Marsh then tweaked the algorithms to allow the simulation to run on commodity hardware, but then hit a brick wall. Enamoured by the rise of smartphones and their GPS functionality, Marsh expected that the world would make a “monumental shift” to machine-generated extreme-scale data, the majority of which would come from physical sensors, and if all this data could be understood, we might use it to change the physical world for the better.

He and his colleagues then spent six years “building a bleeding-edge spacial big data platform and, coupled with [our] knowledge of how [to] get supercomputer performance out of commodity hardware, it was quite a unique advantage in the market”.

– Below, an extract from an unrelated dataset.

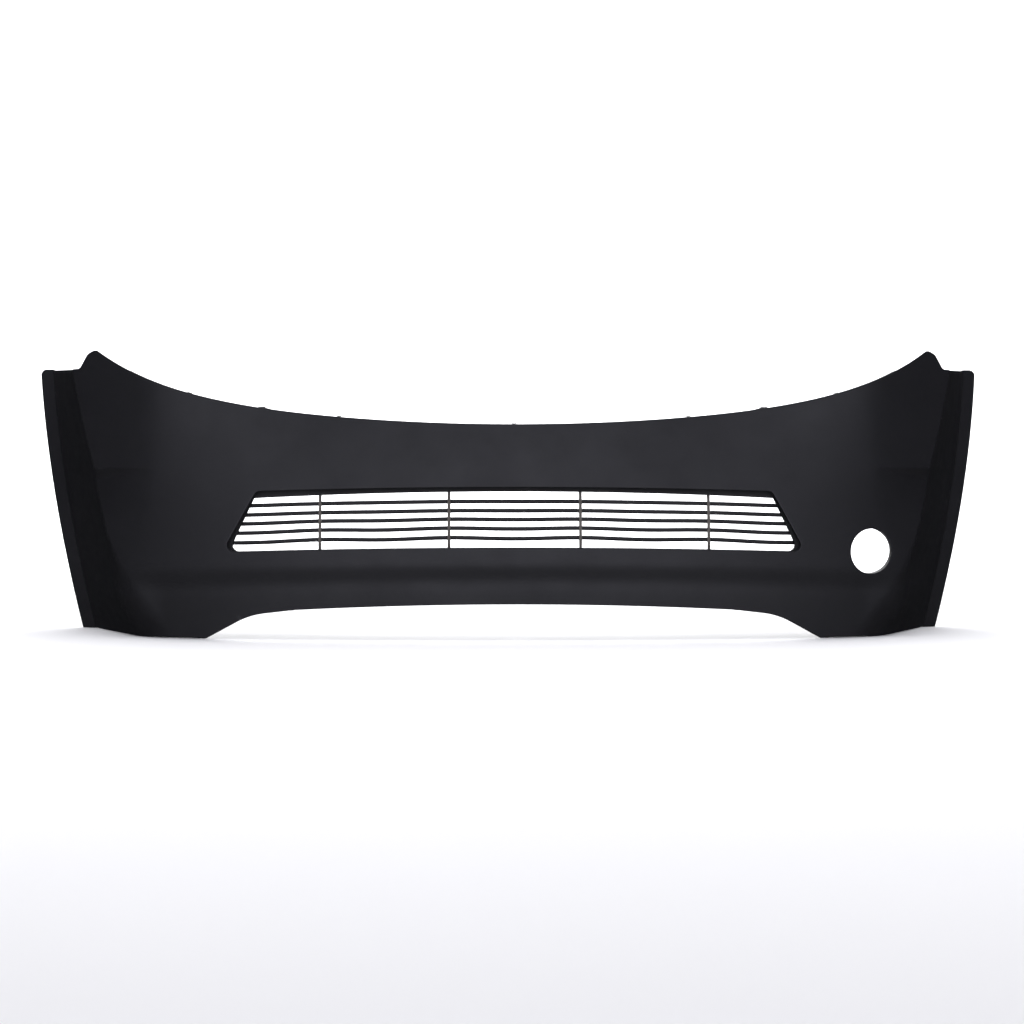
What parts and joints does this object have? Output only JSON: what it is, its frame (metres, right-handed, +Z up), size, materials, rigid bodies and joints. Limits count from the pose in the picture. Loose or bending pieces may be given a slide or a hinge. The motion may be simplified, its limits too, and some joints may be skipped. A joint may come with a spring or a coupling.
{
  "type": "bumper cover",
  "caption": "Moulded front bumper cover with flared wheel-arch lips, a wide bladed grille opening, one round lamp hole and a steel mounting rail.",
  "frame": {"origin": "on the floor under the middle of the cover's outer box, between its two feet", "axes": "+X across the car, along the cover's length, +Y from the nose back towards the wheels, +Z up"},
  "size_m": [1.78, 0.5799, 0.5018],
  "materials": {
    "skin_plastic": "fine satin grain, moulded-in black",
    "grille_plastic": "matt moulded black",
    "rib_plastic": "satin warm grey",
    "sleeve_plastic": "pale grey, lightly grained",
    "rail_steel": "black e-coat, satin",
    "bracket_plastic": "glass-filled, dull",
    "retainer_plastic": "satin black nylon",
    "zinc_steel": "zinc plated",
    "brass": "knurled, turned"
  },
  "bodies": {
    "cover": {"fascia": "skin_plastic", "grille_frame": "grille_plastic", "grille_blade_1": "grille_plastic", "grille_blade_2": "grille_plastic", "grille_blade_3": "grille_plastic", "grille_blade_4": "grille_plastic", "grille_blade_5": "grille_plastic", "grille_rib_1": "rib_plastic", "grille_rib_2": "rib_plastic", "grille_rib_3": "rib_plastic", "grille_rib_4": "rib_plastic", "lamp_sleeve": "sleeve_plastic", "lamp_inserts": "brass", "upper_rail": "rail_steel", "rail_rivets": "zinc_steel", "grille_screws": "zinc_steel", "retainer_sleeve_1": "retainer_plastic", "retainer_sleeve_2": "retainer_plastic", "retainer_sleeve_3": "retainer_plastic", "retainer_sleeve_4": "retainer_plastic", "fender_bracket_left": "bracket_plastic", "fender_bracket_right": "bracket_plastic", "bracket_screws_left": "zinc_steel", "bracket_screws_right": "zinc_steel", "arch_u_nuts_left": "zinc_steel", "arch_u_nuts_right": "zinc_steel"},
    "pin_1": {"retainer_pin_1": "retainer_plastic"},
    "pin_2": {"retainer_pin_2": "retainer_plastic"},
    "pin_3": {"retainer_pin_3": "retainer_plastic"},
    "pin_4": {"retainer_pin_4": "retainer_plastic"}
  },
  "joints": [
    {"name": "pin_1_pull", "type": "slide", "parent": "cover", "child": "pin_1", "axis": [0, 0, 1], "range_m": [0, 0.008]},
    {"name": "pin_2_pull", "type": "slide", "parent": "cover", "child": "pin_2", "axis": [0, 0, 1], "range_m": [0, 0.008]},
    {"name": "pin_3_pull", "type": "slide", "parent": "cover", "child": "pin_3", "axis": [0, 0, 1], "range_m": [0, 0.008]},
    {"name": "pin_4_pull", "type": "slide", "parent": "cover", "child": "pin_4", "axis": [0, 0, 1], "range_m": [0, 0.008]}
  ]
}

Marsh is a science fiction fan, and when it came to naming his company, he turned to Star Trek for inspiration. “It’s entirely logical, of course. Spock was a scientist, but he was also an explorer. He’d beam down to an alien world, pull out his mobile device [tricorder] and, using a few sensors, would take in all of the contextual data from that environment and would instantly be able to understand what was happening and be able to make the smartest decision he could. That seemed like a logical thing that we should all aspire to have.”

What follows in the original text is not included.